As it celebrated its first anniversary about a week ago CoreOS is beginning to make other Linux vendors a little nervous. Is CoreOS going to take over the Linux landscape? Maybe, maybe not. What we do know is people are taking notice, while others are brushing them off. Is CoreOS just another “fly-by-night” solution, or is there more to the story?

CoreOS is described as, “An open source lightweight operating system based on the Linux kernel and designed for providing infrastructure to clustered deployments, while focusing on automation, ease of applications deployment, security, reliability and scalability. As an operating system, CoreOS provides only the minimal functionality required for deploying applications inside software containers, together with built-in mechanisms for service discovery and configuration sharing.”

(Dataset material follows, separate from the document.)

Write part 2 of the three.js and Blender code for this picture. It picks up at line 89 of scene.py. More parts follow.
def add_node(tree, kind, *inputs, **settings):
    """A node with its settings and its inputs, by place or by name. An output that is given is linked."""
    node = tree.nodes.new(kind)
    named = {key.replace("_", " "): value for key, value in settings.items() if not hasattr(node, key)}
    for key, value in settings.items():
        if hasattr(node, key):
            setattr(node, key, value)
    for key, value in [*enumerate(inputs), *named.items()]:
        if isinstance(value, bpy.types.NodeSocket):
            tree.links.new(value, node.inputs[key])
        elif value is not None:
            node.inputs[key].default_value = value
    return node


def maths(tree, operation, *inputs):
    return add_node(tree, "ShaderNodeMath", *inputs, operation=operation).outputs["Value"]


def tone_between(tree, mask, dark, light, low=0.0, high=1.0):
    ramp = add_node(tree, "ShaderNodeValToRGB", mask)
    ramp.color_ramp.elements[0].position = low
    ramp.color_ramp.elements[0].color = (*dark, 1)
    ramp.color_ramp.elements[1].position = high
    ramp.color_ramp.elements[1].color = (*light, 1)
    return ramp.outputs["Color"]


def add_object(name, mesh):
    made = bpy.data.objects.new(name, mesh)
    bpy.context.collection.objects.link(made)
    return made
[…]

In short, its lean design allows for larger, more scalable deployments on numerous infrastructures easier to manage. It essentially allows for “warehouse-scale computing on top of a minimal, modern operating system”.

The details of CoreOS may be familiar to the most savvy technology users but the product has only found its way into the spotlight recently. One of the main advantages of CoreOS is the ability to “build it up” to your desired needs, as opposed to RHEL (Red Hat Enterprise Linux) which is an “everything” product that many often strip down to suit their needs. Furthermore, its minimal design consumes less RAM on boot than typical Linux installations. It also has seamless updating. While many other products have “available” updates or give you the option, CoreOS updates automatically so you’ll never miss a beat. Finally, while CoreOS runs smoothly on a single machine it’s designed to be clustered so you can run application containers across multiple machines and then connect them together using service discovery.

What may be most fascinating about CoreOS is its use of Docker. CoreOS does not provide a package manager and instead requires all applications to run inside their containers. Docker is used as the fundamental Linux Containers operating system level virtualization, which allows for running multiple Linux systems on a single control host. The Linux systems are the containers and the control host the CoreOS instance. Essentially, this gives the ability to limit, account, and isolate resource usage of the process groups.

While CoreOS is in its infancy compared to other minimalist operating systems it has certainly gained the attention of some big players – in part due to its heavy inclusion of the popular Docker. Recently, Red Hat released Project Atomic, which according to Red Hat “..integrates the tools and patterns of container-based application and service deployment with trusted operating system platforms to deliver an end-to-end hosting architecture that’s modern, reliable, and secure.” Interesting indeed as container based application deployment becomes increasingly popular. Furthermore, it seems Linux based products are becoming more focused on the development community in addition to the operations side.

CoreOS has certainly stormed onto the scene and made itself known to the Linux community. Whether or not it survives in an increasingly crowded space remains to be seen. If it does, it may well transform Linux and application deployments. If it doesn’t, it will have certainly laid the groundwork for some exciting advancements in the field.